Exercise objective:
Write out each line of the material again, word for word.

Data lines:
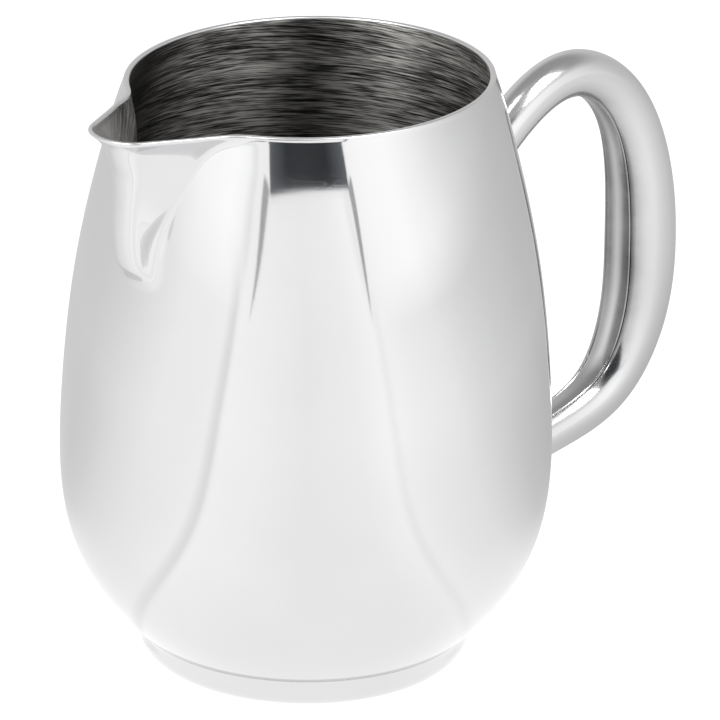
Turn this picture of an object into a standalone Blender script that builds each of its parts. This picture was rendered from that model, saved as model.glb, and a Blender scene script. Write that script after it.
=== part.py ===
"""Silver cream jug: a bellied jug with a pressed pouring spout, a rounded foot
and a hollow welded handle.

The frame is +Z up with the origin on the jug's turned axis at the table.
The handle points along +X and the spout along -X.
Every measure below is in millimetres and is scaled to metres at the end.
"""
import math

import bmesh
import bpy

MM = 0.001
GAP = 0.3                 # clearance between neighbouring solids

# Body: a drawn wall of one thickness
WALL = 0.9
RIM_Z = 92.7
BODY_FLOOR_Z = 4.9
BODY_CURVE = [            # (height, outer radius) of the turned belly
    (4.9, 25.9), (7.0, 27.9), (10.0, 30.4), (15.0, 33.75), (21.0, 36.15),
    (28.0, 37.25), (36.0, 37.5), (46.0, 37.15), (58.0, 35.85), (70.0, 33.85),
    (81.0, 31.35), (88.0, 29.25), (92.7, 27.75),
]
FLOOR_CORNER = 0.9        # radius where the floor turns up into the wall
OVAL_PULL = 0.95          # how far the mouth is drawn out along the spout axis
OVAL_FROM_Z = 58.0

# Spout: a nose circle joined to the wall by straight flanks, level by level
# (height, nose centre, nose radius, root centre, root half width)
SPOUT_LEVELS = [
    (66.0, 30.5, 2.5, 26.5, 2.2),
    (68.0, 33.0, 2.6, 26.5, 2.2),
    (70.3, 35.2, 2.75, 26.5, 2.2),
    (73.5, 36.0, 2.8, 26.5, 2.4),
    (76.5, 36.1, 2.8, 26.5, 3.4),
    (80.5, 36.0, 2.9, 26.5, 6.0),
    (84.5, 35.6, 3.2, 26.5, 7.3),
    (88.5, 35.1, 4.2, 26.5, 8.3),
    (91.0, 34.6, 5.8, 26.5, 9.6),
    (92.7, 34.1, 8.2, 26.5, 11.3),
]
SPOUT_FILLET = 1.6

# Foot: a low rounded ring, closed underneath by a flat panel
FOOT_OUTSIDE = [(25.0, 4.6), (25.4, 3.3), (25.3, 2.3), (24.7, 1.3), (23.6, 0.5), (22.3, 0.0)]
FOOT_INSIDE = [(20.7, 0.0), (20.7, 1.7), (23.0, 1.7), (23.9, 2.4), (24.2, 3.3), (23.9, 4.6)]
PANEL_RADIUS = 20.4
PANEL_Z = 0.5
PANEL_THICK = 0.8
BRAZE_SECTION = [(23.55, 4.6), (23.7, 3.5), (22.3, 4.6)]

# Handle: centre line in the XZ plane, from inside the wall at the neck, over
# the arch and down to the lower belly
HANDLE_PATH = [
    (27.5, 60.5), (36.0, 69.4), (44.1, 76.6), (55.1, 80.3), (64.2, 75.6),
    (70.2, 63.7), (71.75, 49.5), (70.2, 35.7), (63.9, 25.9), (52.4, 21.5),
    (42.0, 19.4), (32.0, 18.3),
]
HANDLE_RADII = [3.3, 3.3, 3.45, 3.7, 4.2, 5.1, 5.65, 5.25, 4.45, 3.7, 3.35, 3.3]
FLAT_DEPTH = 0.88         # distance of the flat inner face, as a share of the radius
HANDLE_SHEET = 0.8
WELD_LEG = 0.9

STEEL = (0.80, 0.80, 0.81)
INNER_STEEL = (0.72, 0.72, 0.73)
BRAZE = (0.62, 0.60, 0.56)


def clear_scene():
    for item in list(bpy.data.objects):
        bpy.data.objects.remove(item, do_unlink=True)


def curve_value(points, place):
    """Smooth curve through (place, value) points, with flat-free Hermite spans."""
    last = len(points) - 1
    place = min(max(place, points[0][0]), points[last][0])
    span = 0
    while span < last - 1 and place > points[span + 1][0]:
        span += 1

    def slope(i):
        low, high = max(i - 1, 0), min(i + 1, last)
        return (points[high][1] - points[low][1]) / (points[high][0] - points[low][0])

    (x0, y0), (x1, y1) = points[span], points[span + 1]
    width = x1 - x0
    t = (place - x0) / width
    m0, m1 = slope(span) * width, slope(span + 1) * width
    return ((2 * t ** 3 - 3 * t ** 2 + 1) * y0 + (t ** 3 - 2 * t ** 2 + t) * m0
            + (3 * t ** 2 - 2 * t ** 3) * y1 + (t ** 3 - t ** 2) * m1)


def turned_radius(z):
    return curve_value(BODY_CURVE, z)


def spout_distance(x, y, z):
    """Distance from (x, y) to the spout's plan outline at height z."""
    nose, nose_r, root, root_r = (
        curve_value([(level[0], level[i]) for level in SPOUT_LEVELS], z) for i in (1, 2, 3, 4))
    across, along = abs(y), -x - root
    length = nose - root
    b = (root_r - nose_r) / length
    a = math.sqrt(max(1.0 - b * b, 1e-6))
    k = -b * across + a * along
    if k < 0.0:
        return math.hypot(across, along) - root_r
    if k > a * length:
        return math.hypot(across, along - length) - nose_r
    return across * a + along * b - root_r


def wall_radius(angle, z):
    """Outer radius of the jug wall at an angle from the handle, at height z."""
    rise = min(max((z - OVAL_FROM_Z) / (RIM_Z - OVAL_FROM_Z), 0.0), 1.0)
    round_r = turned_radius(z) + OVAL_PULL * rise * rise * math.cos(2.0 * angle)
    if z <= SPOUT_LEVELS[0][0] or math.cos(angle) > -0.5:
        return round_r

    def outside(r):
        wall = r - round_r
        spout = spout_distance(r * math.cos(angle), r * math.sin(angle), z)
        blend = max(SPOUT_FILLET - abs(wall - spout), 0.0) / SPOUT_FILLET
        return min(wall, spout) - 0.25 * SPOUT_FILLET * blend * blend

    low, high = round_r - 1.0, round_r + 22.0
    for _ in range(40):
        middle = 0.5 * (low + high)
        if outside(middle) > 0.0:
            high = middle
        else:
            low = middle
    return low


def steel_material(name, colour, roughness):
    material = bpy.data.materials.new(name)
    material.use_nodes = True
    shader = material.node_tree.nodes["Principled BSDF"]
    shader.inputs["Base Color"].default_value = (*colour, 1.0)
    shader.inputs["Metallic"].default_value = 1.0
    shader.inputs["Roughness"].default_value = roughness
    return material


def add_object(collection, name, bm, material):
    """Turn a bmesh into an object, with its millimetres turned into metres."""
    bmesh.ops.scale(bm, vec=(MM, MM, MM), verts=bm.verts)
    mesh = bpy.data.meshes.new(name)
    bm.to_mesh(mesh)
    bm.free()
    obj = bpy.data.objects.new(name, mesh)
    obj.data.materials.append(material)
    collection.objects.link(obj)
    return obj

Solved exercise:
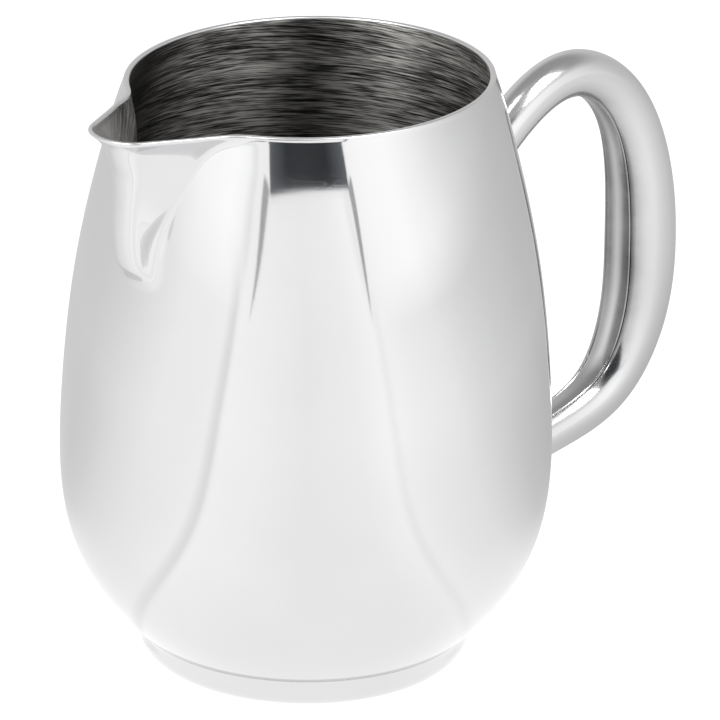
Turn this picture of an object into a standalone Blender script that builds each of its parts. This picture was rendered from that model, saved as model.glb, and a Blender scene script. Write that script after it.
=== part.py ===
"""Silver cream jug: a bellied jug with a pressed pouring spout, a rounded foot
and a hollow welded handle.

The frame is +Z up with the origin on the jug's turned axis at the table.
The handle points along +X and the spout along -X.
Every measure below is in millimetres and is scaled to metres at the end.
"""
import math

import bmesh
import bpy

MM = 0.001
GAP = 0.3                 # clearance between neighbouring solids

# Body: a drawn wall of one thickness
WALL = 0.9
RIM_Z = 92.7
BODY_FLOOR_Z = 4.9
BODY_CURVE = [            # (height, outer radius) of the turned belly
    (4.9, 25.9), (7.0, 27.9), (10.0, 30.4), (15.0, 33.75), (21.0, 36.15),
    (28.0, 37.25), (36.0, 37.5), (46.0, 37.15), (58.0, 35.85), (70.0, 33.85),
    (81.0, 31.35), (88.0, 29.25), (92.7, 27.75),
]
FLOOR_CORNER = 0.9        # radius where the floor turns up into the wall
OVAL_PULL = 0.95          # how far the mouth is drawn out along the spout axis
OVAL_FROM_Z = 58.0

# Spout: a nose circle joined to the wall by straight flanks, level by level
# (height, nose centre, nose radius, root centre, root half width)
SPOUT_LEVELS = [
    (66.0, 30.5, 2.5, 26.5, 2.2),
    (68.0, 33.0, 2.6, 26.5, 2.2),
    (70.3, 35.2, 2.75, 26.5, 2.2),
    (73.5, 36.0, 2.8, 26.5, 2.4),
    (76.5, 36.1, 2.8, 26.5, 3.4),
    (80.5, 36.0, 2.9, 26.5, 6.0),
    (84.5, 35.6, 3.2, 26.5, 7.3),
    (88.5, 35.1, 4.2, 26.5, 8.3),
    (91.0, 34.6, 5.8, 26.5, 9.6),
    (92.7, 34.1, 8.2, 26.5, 11.3),
]
SPOUT_FILLET = 1.6

# Foot: a low rounded ring, closed underneath by a flat panel
FOOT_OUTSIDE = [(25.0, 4.6), (25.4, 3.3), (25.3, 2.3), (24.7, 1.3), (23.6, 0.5), (22.3, 0.0)]
FOOT_INSIDE = [(20.7, 0.0), (20.7, 1.7), (23.0, 1.7), (23.9, 2.4), (24.2, 3.3), (23.9, 4.6)]
PANEL_RADIUS = 20.4
PANEL_Z = 0.5
PANEL_THICK = 0.8
BRAZE_SECTION = [(23.55, 4.6), (23.7, 3.5), (22.3, 4.6)]

# Handle: centre line in the XZ plane, from inside the wall at the neck, over
# the arch and down to the lower belly
HANDLE_PATH = [
    (27.5, 60.5), (36.0, 69.4), (44.1, 76.6), (55.1, 80.3), (64.2, 75.6),
    (70.2, 63.7), (71.75, 49.5), (70.2, 35.7), (63.9, 25.9), (52.4, 21.5),
    (42.0, 19.4), (32.0, 18.3),
]
HANDLE_RADII = [3.3, 3.3, 3.45, 3.7, 4.2, 5.1, 5.65, 5.25, 4.45, 3.7, 3.35, 3.3]
FLAT_DEPTH = 0.88         # distance of the flat inner face, as a share of the radius
HANDLE_SHEET = 0.8
WELD_LEG = 0.9

STEEL = (0.80, 0.80, 0.81)
INNER_STEEL = (0.72, 0.72, 0.73)
BRAZE = (0.62, 0.60, 0.56)


def clear_scene():
    for item in list(bpy.data.objects):
        bpy.data.objects.remove(item, do_unlink=True)


def curve_value(points, place):
    """Smooth curve through (place, value) points, with flat-free Hermite spans."""
    last = len(points) - 1
    place = min(max(place, points[0][0]), points[last][0])
    span = 0
    while span < last - 1 and place > points[span + 1][0]:
        span += 1

    def slope(i):
        low, high = max(i - 1, 0), min(i + 1, last)
        return (points[high][1] - points[low][1]) / (points[high][0] - points[low][0])

    (x0, y0), (x1, y1) = points[span], points[span + 1]
    width = x1 - x0
    t = (place - x0) / width
    m0, m1 = slope(span) * width, slope(span + 1) * width
    return ((2 * t ** 3 - 3 * t ** 2 + 1) * y0 + (t ** 3 - 2 * t ** 2 + t) * m0
            + (3 * t ** 2 - 2 * t ** 3) * y1 + (t ** 3 - t ** 2) * m1)


def turned_radius(z):
    return curve_value(BODY_CURVE, z)


def spout_distance(x, y, z):
    """Distance from (x, y) to the spout's plan outline at height z."""
    nose, nose_r, root, root_r = (
        curve_value([(level[0], level[i]) for level in SPOUT_LEVELS], z) for i in (1, 2, 3, 4))
    across, along = abs(y), -x - root
    length = nose - root
    b = (root_r - nose_r) / length
    a = math.sqrt(max(1.0 - b * b, 1e-6))
    k = -b * across + a * along
    if k < 0.0:
        return math.hypot(across, along) - root_r
    if k > a * length:
        return math.hypot(across, along - length) - nose_r
    return across * a + along * b - root_r


def wall_radius(angle, z):
    """Outer radius of the jug wall at an angle from the handle, at height z."""
    rise = min(max((z - OVAL_FROM_Z) / (RIM_Z - OVAL_FROM_Z), 0.0), 1.0)
    round_r = turned_radius(z) + OVAL_PULL * rise * rise * math.cos(2.0 * angle)
    if z <= SPOUT_LEVELS[0][0] or math.cos(angle) > -0.5:
        return round_r

    def outside(r):
        wall = r - round_r
        spout = spout_distance(r * math.cos(angle), r * math.sin(angle), z)
        blend = max(SPOUT_FILLET - abs(wall - spout), 0.0) / SPOUT_FILLET
        return min(wall, spout) - 0.25 * SPOUT_FILLET * blend * blend

    low, high = round_r - 1.0, round_r + 22.0
    for _ in range(40):
        middle = 0.5 * (low + high)
        if outside(middle) > 0.0:
            high = middle
        else:
            low = middle
    return low


def steel_material(name, colour, roughness):
    material = bpy.data.materials.new(name)
    material.use_nodes = True
    shader = material.node_tree.nodes["Principled BSDF"]
    shader.inputs["Base Color"].default_value = (*colour, 1.0)
    shader.inputs["Metallic"].default_value = 1.0
    shader.inputs["Roughness"].default_value = roughness
    return material


def add_object(collection, name, bm, material):
    """Turn a bmesh into an object, with its millimetres turned into metres."""
    bmesh.ops.scale(bm, vec=(MM, MM, MM), verts=bm.verts)
    mesh = bpy.data.meshes.new(name)
    bm.to_mesh(mesh)
    bm.free()
    obj = bpy.data.objects.new(name, mesh)
    obj.data.materials.append(material)
    collection.objects.link(obj)
    return obj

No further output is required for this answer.